Elections held in climates of fear, exclusion, or mistrust are also more likely to produce violence. Egypt’s coup was followed by the Rabaa massacre and a brutal crackdown that extinguished political dissent. Bangladesh now faces its own risks. The security forces are stretched thin; tension is high in both urban and rural areas; and unresolved grievances from the uprising continue to circulate. As February 12, 2026, election approaches, the likelihood of violence—before, during, or after the vote—is real. Egypt teaches that when political transitions occur under severe strain, violence is often the outcome rather than the exception.

The overarching lesson is that democracy fails when it is designed to fail—when key actors rig the playing field long before the election, when institutions are unwilling to accept the results, and when external and internal forces align to subvert the process. Bangladesh must confront this question honestly: are its most powerful institutions prepared to respect the election outcome regardless of which coalition wins? If not, the country risks repeating Egypt’s tragic arc, where elections were held but ultimately rendered meaningless.
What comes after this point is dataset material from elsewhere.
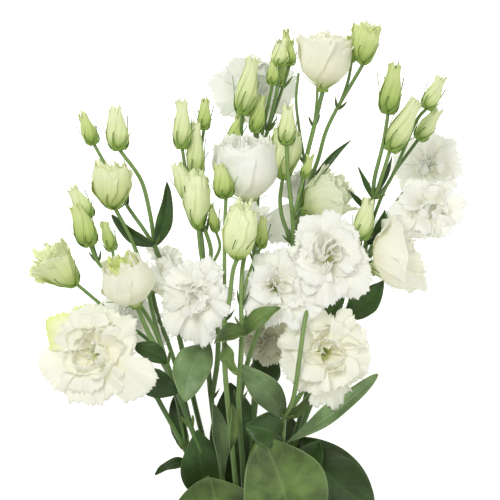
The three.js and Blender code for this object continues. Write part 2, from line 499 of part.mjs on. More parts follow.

Despite these risks, Bangladesh still possesses the opportunity to steer its politics toward a more inclusive, durable democratic order. The country’s people have demonstrated extraordinary resilience through years of struggle, protest, and sacrifice. If Bangladesh can uphold inclusiveness, foster institutional neutrality, ensure transparency, and restore trust in its electoral process, February 12, 2026, could mark a genuine turning point—one that avoids the fate of Egypt and opens the path to a more just, accountable, and stable political future. In the end, a nation’s democratic destiny is shaped not only by its institutions but by the willingness of its people to defend the integrity of their political system. Bangladesh still has the chance to affirm that elections matter, that citizens’ voices count, and that the country’s future will be determined not by deep-state maneuvering or foreign pressure, but by the collective aspirations of its own people.